A Mother’s Love/ Mario Vargas LLosa

He remembered how he had begun to inhale ether because ether brought him peace after those attacks in which he was exhausted, humiliated, and with bristling nerves. How, later, opium saved him from the transitory lucid death of sneezing attacks. The affection, the lullaby, the consolation, and the smell of that woman— who had killed her son when he, as a teenager, began to work on a newspaper—who was now a priestess in Canudos, resembled opium and ether. They were something soft and lethargic, a welcome absence. And he wondered if ever, as a child, that mother he had never met caressed him like that and made him feel invulnerability and indifference to the dangers of the world. *

*My translation. Original text at the bottom of this post.

From “The War of the End of the World” by Mario Vargas Llosa

In one of the greatest novels of the twentieth century, Vargas LLosa demonstrates his masterful abilities as a storyteller and a writer.  His significant contributions to the Spanish literature made him worthy of the Nobel Prize.  Vargas LLosa enjoys the gift of visualizing the scenes as if he were witnessing them. He gets into the shoes of his fictional characters. In the above scene, a starving and almost-blind, unsightly newspaperman feels an older woman’s comforting hand when he faces death at the last throes of the war.  The last sentence fascinates me:

“And he wondered if ever, as a child, that mother he had never met caressed him like that and made him feel invulnerability and indifference to the dangers of the world.”

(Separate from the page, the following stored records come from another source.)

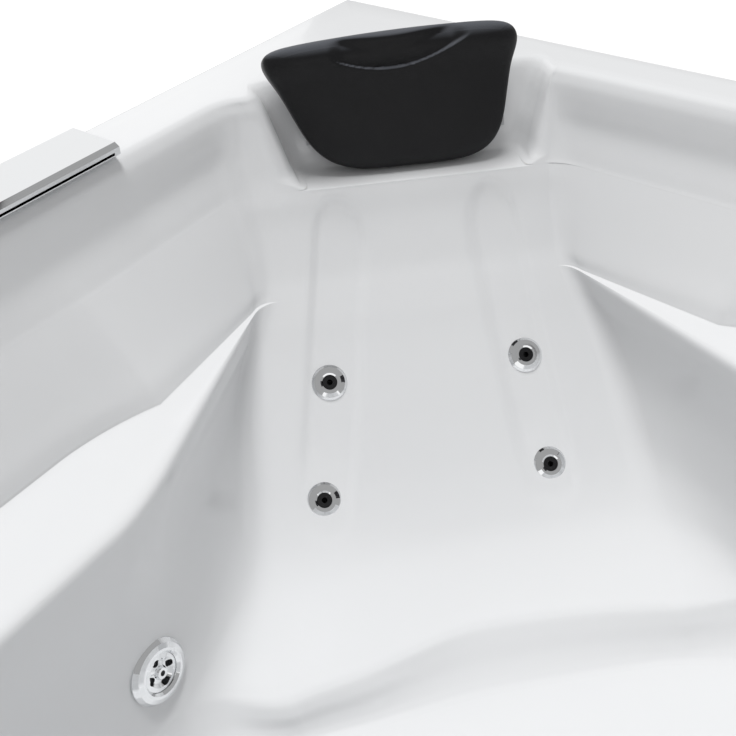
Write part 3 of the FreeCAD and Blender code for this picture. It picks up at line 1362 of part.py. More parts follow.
# ---------------------------------------------------------------- checks and files
doc.recompute()
failed = [item.Name for item in doc.Objects if "Invalid" in item.State or "Error" in item.State]
for name, thing in nodes.items():
    if thing.Shape.isNull() or not thing.Shape.isValid() or not thing.Shape.Solids:
        failed.append(name)
if failed:
    raise RuntimeError("these pieces failed: " + ", ".join(failed))

os.makedirs("parts", exist_ok=True)
for name, thing in nodes.items():
    thing.Shape.exportStep("parts/%s.step" % name)
print("%d pieces, %d solids" % (len(nodes), sum(len(thing.Shape.Solids) for thing in nodes.values())))
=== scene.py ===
"""Looks of the corner jetted bath: smooth acrylic shell, moulded pillow, chrome fittings and studio.

Plan coordinates are those of the construction, in millimetres from the wall corner of the deck: `along`
runs down the left wall, `across` along the back wall, `forward` down the diagonal, `aside` across it, and
`depth` is below the deck.
"""
import json
import math

import bmesh
import bpy
import numpy as np
from mathutils import Matrix, Vector


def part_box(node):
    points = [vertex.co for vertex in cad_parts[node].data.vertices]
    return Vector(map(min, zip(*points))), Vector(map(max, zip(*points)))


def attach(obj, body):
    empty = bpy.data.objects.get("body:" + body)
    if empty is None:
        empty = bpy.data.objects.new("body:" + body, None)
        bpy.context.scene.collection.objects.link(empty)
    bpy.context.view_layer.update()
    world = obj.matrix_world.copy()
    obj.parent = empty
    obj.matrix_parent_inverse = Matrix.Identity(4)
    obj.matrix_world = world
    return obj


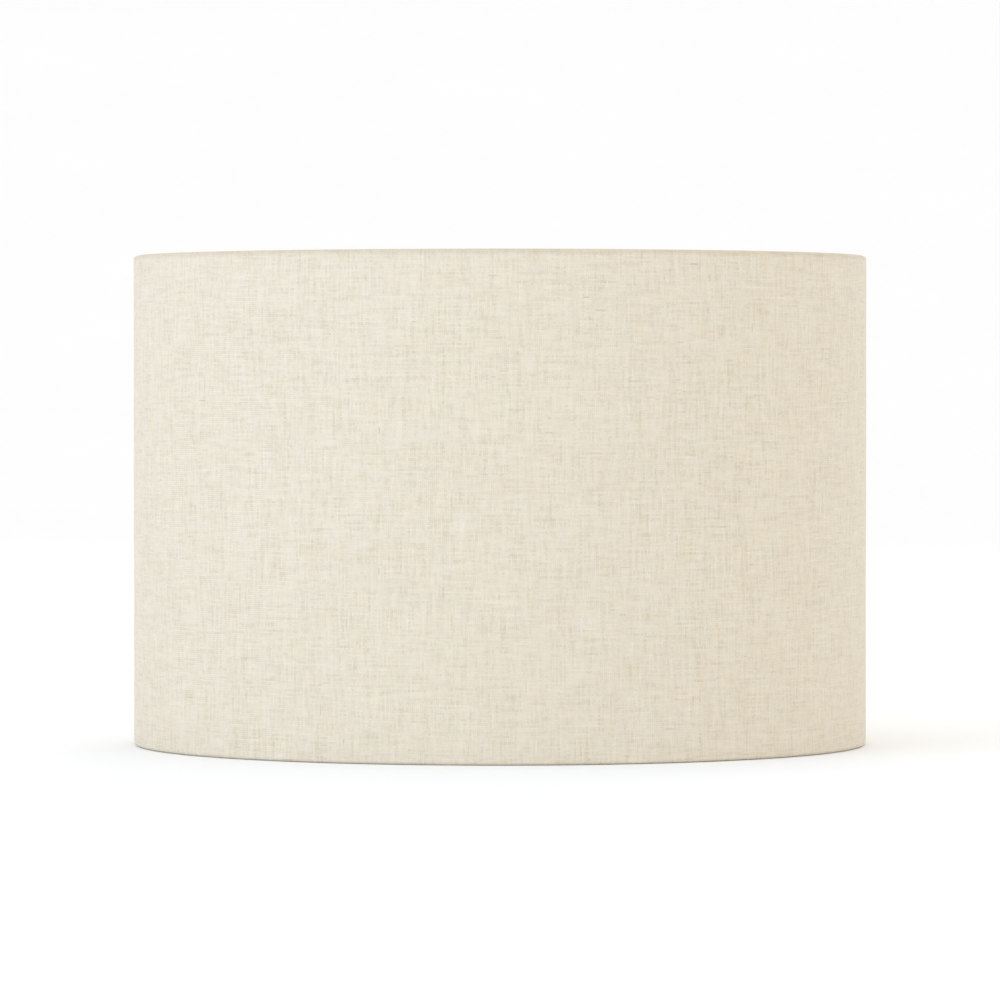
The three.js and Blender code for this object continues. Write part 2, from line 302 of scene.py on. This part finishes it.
def sheet_tree():
    """A sheet bent round the drum: a grid whose rows and columns take their places from two tables."""
    tree, given, output = new_tree("Sheet round the drum", {
        "Plan": "Object", "Section": "Object", "Stations": "Int", "Points across": "Int",
        "Pucker depth": "Float", "Pucker length": "Float", "Waviness": "Float", "Seed": "Float",
        "Material": "Material",
    })
    maths = calculator(tree)
    size = {"Vertices X": given["Stations"], "Vertices Y": given["Points across"]}
    grid = add(tree, "GeometryNodeMeshGrid", size).outputs["Mesh"]
    index = add(tree, "GeometryNodeInputIndex").outputs[0]
    station = maths("FLOOR", maths("DIVIDE", maths("ADD", index, 0.5), given["Points across"]))
    point = maths("SUBTRACT", index, maths("MULTIPLY", station, given["Points across"]))
    value = {}
    for labels, source, row in (
        (PLAN_COLUMNS, given["Plan"], station),
        (SECTION_COLUMNS, given["Section"], point),
    ):
        rows = add(tree, "GeometryNodeObjectInfo", {"Object": source}).outputs["Geometry"]
        for label in labels:
            column = add(tree, "GeometryNodeInputNamedAttribute", {"Name": label}, data_type="FLOAT")
            read = {"Geometry": rows, "Value": column.outputs[0], "Index": row}
            value[label] = add(tree, "GeometryNodeSampleIndex", read, data_type="FLOAT").outputs[0]
    # Gathers in the tucked edge, where the cloth is too long for the smaller circle. They run twice
    # as far across the edge as along it, and stand out more than they dip in.
    dip = 0.35
    down_edge = add(tree, "ShaderNodeCombineXYZ", {
        0: maths("DIVIDE", value["along"], given["Pucker length"]),
        1: maths("DIVIDE", value["across"], maths("MULTIPLY", given["Pucker length"], 2)),
        2: given["Seed"],
    })
    gathers = add(tree, "ShaderNodeTexNoise", {
        "Vector": down_edge.outputs[0], "Scale": 1, "Detail": 1,
    })
    uneven = maths("MULTIPLY", maths("SUBTRACT", gathers.outputs[0], dip), given["Pucker depth"])
    off = maths("ADD", maths("MULTIPLY", value["lift"], value["lap"]),
                maths("MULTIPLY", value["pucker"], uneven))
    radius = maths("ADD", value["radius"], maths("MULTIPLY", value["out"], off))
    height = maths("ADD", value["height"], maths("MULTIPLY", value["up"], off))
    # Slow waves in the stretched sheet, about 100 mm long round the drum and 75 mm up it.
    waves_round, waves_up = 2.2, 6  # waves to a radian, and how much closer they are up the drum
    turn = maths("RADIANS", value["angle"])
    flat = add(tree, "ShaderNodeCombineXYZ", {
        0: maths("COSINE", turn), 1: maths("SINE", turn), 2: maths("MULTIPLY", height, waves_up),
    })
    waves = add(tree, "ShaderNodeTexNoise", {
        "Vector": flat.outputs[0], "Scale": waves_round, "Detail": 1,
    })
    radius = maths("ADD", radius, maths("MULTIPLY", maths("SUBTRACT", waves.outputs[0], 0.5),
                                        given["Waviness"]))
    place = add(tree, "ShaderNodeCombineXYZ", {
        0: maths("MULTIPLY", radius, maths("COSINE", turn)),
        1: maths("MULTIPLY", radius, maths("SINE", turn)),
        2: height,
    })
    # Each point's place on the flat panel, in metres. It is written on the points first, because the
    # index that the tables are read by counts points.
    on_panel = add(tree, "ShaderNodeCombineXYZ", {0: value["along"], 1: value["across"]})
    cut = maths("ADD", maths("MULTIPLY", value["slit"], value["at_arm"]),
                maths("MULTIPLY", value["turn_in"], value["over_end"]))
    marked = grid
    for label, kind, number in (
        ("on_panel", "FLOAT_VECTOR", on_panel.outputs[0]),
        ("cut_away", "BOOLEAN", maths("GREATER_THAN", cut, 0.5)),
    ):
        marked = add(tree, "GeometryNodeStoreNamedAttribute", {
            "Geometry": marked, "Name": label, "Value": number,
        }, data_type=kind, domain="POINT").outputs[0]
    bent = add(tree, "GeometryNodeSetPosition", {"Geometry": marked, "Position": place.outputs[0]})
    written = add(tree, "GeometryNodeInputNamedAttribute", {"Name": "on_panel"},
                  data_type="FLOAT_VECTOR")
    mapped = add(tree, "GeometryNodeStoreNamedAttribute", {
        "Geometry": bent.outputs[0], "Name": "UVMap", "Value": written.outputs[0],
    }, data_type="FLOAT2", domain="CORNER")
    cut_away = add(tree, "GeometryNodeInputNamedAttribute", {"Name": "cut_away"}, data_type="BOOLEAN")
    left = add(tree, "GeometryNodeDeleteGeometry", {
        "Geometry": mapped.outputs[0], "Selection": cut_away.outputs[0],
    }, domain="FACE")
    finish_tree(tree, left.outputs[0], given["Material"], output)
    return tree


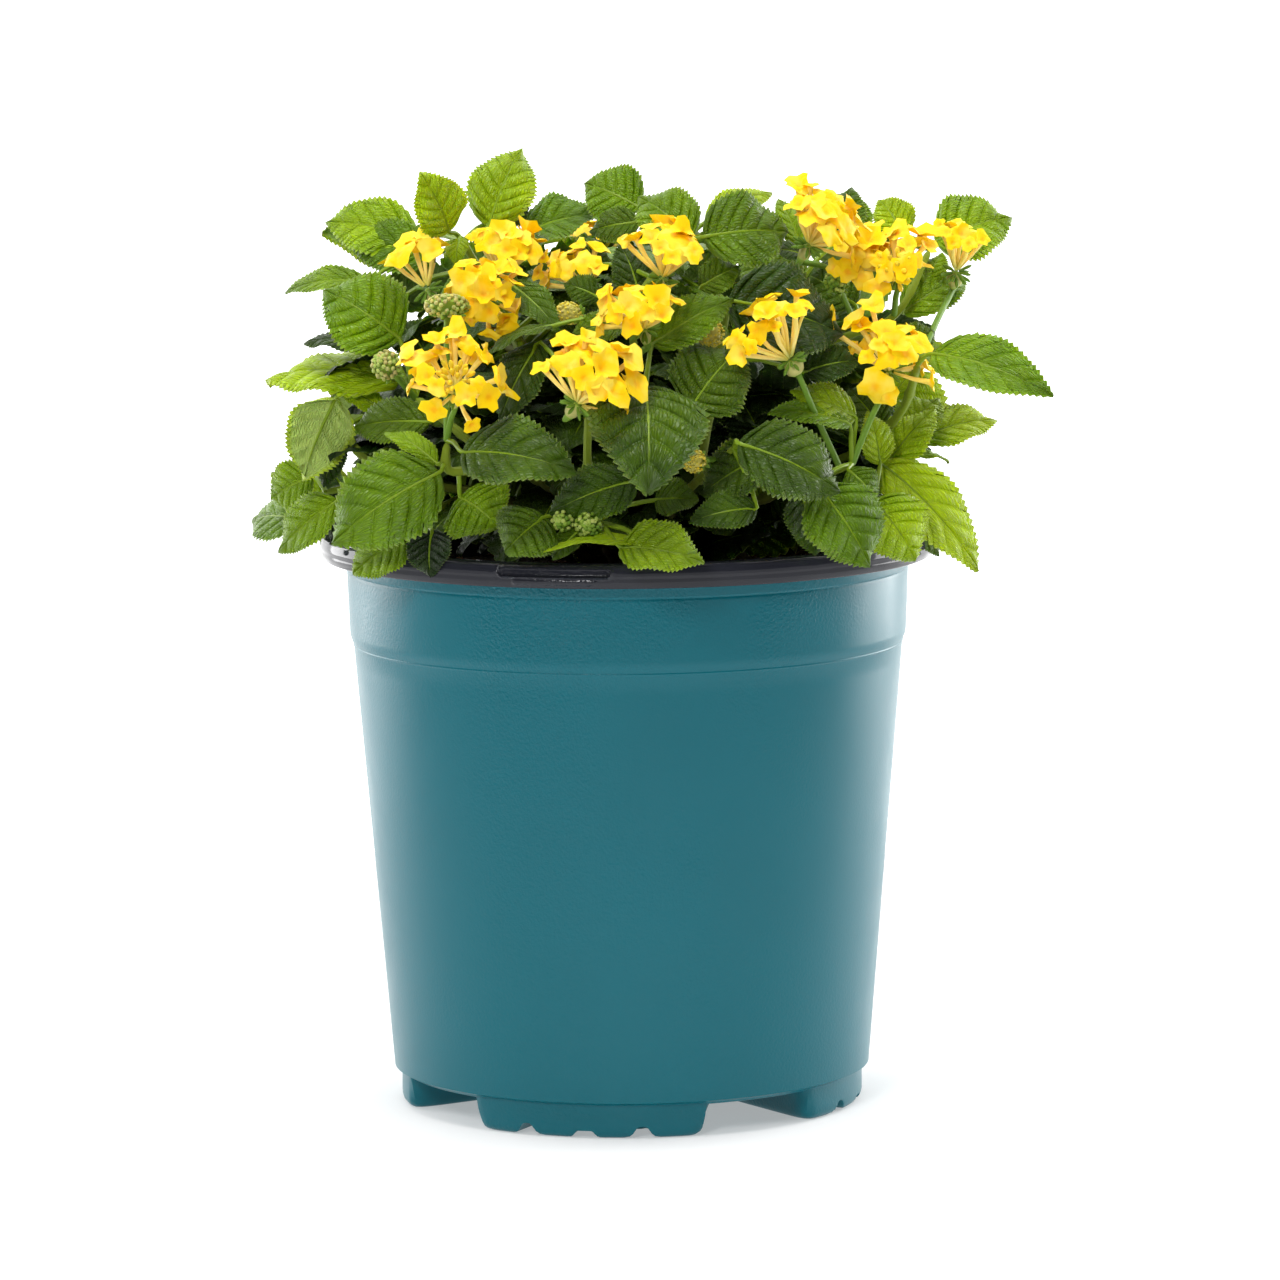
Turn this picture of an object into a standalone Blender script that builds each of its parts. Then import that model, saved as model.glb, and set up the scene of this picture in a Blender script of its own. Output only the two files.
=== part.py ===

 What a fantastic way of expressing a mother’s love for her child!

Original text in Spanish:

Recordó como había comenzado a aspirar éter porque el éter le traía el sosiego después de esos ataques en que quedaba exhausto, humillado y con los nervios erizados, y cómo, luego, el opio lo salvaba de los estornudos con una muerte transitoria y lúcida. Los cariños, el arrullo, el consuelo, el olor de esa mujer que había matado a su hijo cuando él, adolescente, comenzaba a trabajar en un diario y que era ahora sacerdotisa de Canudos, se parecían al opio y al éter, eran algo suave y letárgico, una grata ausencia, y se preguntó si alguna vez, de niño, esa madre a la que él no había conocido lo acarició así y le hizo sentir invulnerabilidad e indiferencia antes los peligros del mundo.